Picture of Sir Denis Pereira GraySir Denis Pereira Gray, OBE, is a consultant at St Leonard’s Research Practice, Exeter, and Emeritus Professor at the University of Exeter in the United Kingdom

 

A few weeks ago a blog by Domhnall MacAuley picked up on an article that I had written in the British Journal of General Practice, entitled “Academic general practice: a viewpoint on achievements and challenges.” The article was written to ask some big questions and to stimulate debate about academic general practice and Domhnall’s blog followed it up interestingly and extended the issues.
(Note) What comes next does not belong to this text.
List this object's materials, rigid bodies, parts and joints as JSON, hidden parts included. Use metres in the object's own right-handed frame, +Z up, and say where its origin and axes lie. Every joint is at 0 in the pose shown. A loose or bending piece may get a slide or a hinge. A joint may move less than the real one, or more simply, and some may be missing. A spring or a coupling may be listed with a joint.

I am still optimistic about academic general practice. General practice is the key branch of the medical profession and there are still many aspects of it to be discovered. Yes of course “big data” are a new resource and need new techniques, but a place remains for clinical research in general practice and in single research active general practices too. However, the relationships and the support for research in clinical settings need clarification and funding. The prime role of single practice research is to study new clinical developments, to scope their potential, and pave the way for bigger definitive studies.   Single practices do have the numbers for statistical significance if they choose their subject— for example, most group practices now have 1,000  patients who are seniors,

In one single practice, Sweeney and colleagues found that patients who did not receive continuity of care with their GP had more problems and used the A & E department significantly more often. This initiated discontinuity research which was later extended in the USA  and pointed the way to big surveys which confirmed the finding 19 years later.

Is more research is needed on continuity of care?

“Yes”, say patients who simply hate repeating their story and seeing strange doctors. As the President of the Patients’ Association once said to a meeting at the Royal College of General Practitioners: “God preserves us from your locums!”  “Yes”, say good family doctors who know that they can do a better job and gain more professional satisfaction when they tailor their advice to a patient. General practitioners, when giving tailored care, described this as providing “higher quality” care.

“Yes”, says the research literature, which now reveals that continuity of care is significantly associated with better adherence to medication; better take up of preventive medicine; significantly fewer admissions to hospital for children; for the elderly with ambulatory care problems; and even significantly fewer emergency admissions to hospital.  “Yes”, said the English Department of Health (in 2013), which has introduced a form of personal list called the “named doctor” which makes research on this system important.

Clinical opportunistic screening in general practice led to the majority of patients with Type 2 Diabetes being diagnosed before they reported a single symptom of diabetes. Then it was found these patients had a significantly lower HbA1c at diagnosis. This was done at lower cost per new diagnosis than other screening programmes.

A key feature of the postmodern world is flexibility. Whilst general practice research in universities is very important, research in the clinical setting of general practice is as well. This means training programmes, and opportunities to obtain higher university degrees so that generalist physicians and community nurses can gain the necessary skills to do research. In the 1990s the Department of Health in England in the South West, supported about 1% of general practices in the national health system as ‘research active practices’ with about £15,000 ( ̴ CAD 30,000) each. This worked well and should be reinstated.

Academic skills in general practice are greatly needed and should be available in the same proportion as is usual in specialist medicine. This means leadership by the institutions and Colleges of general practice and their equivalents, to mobilize the necessary resources.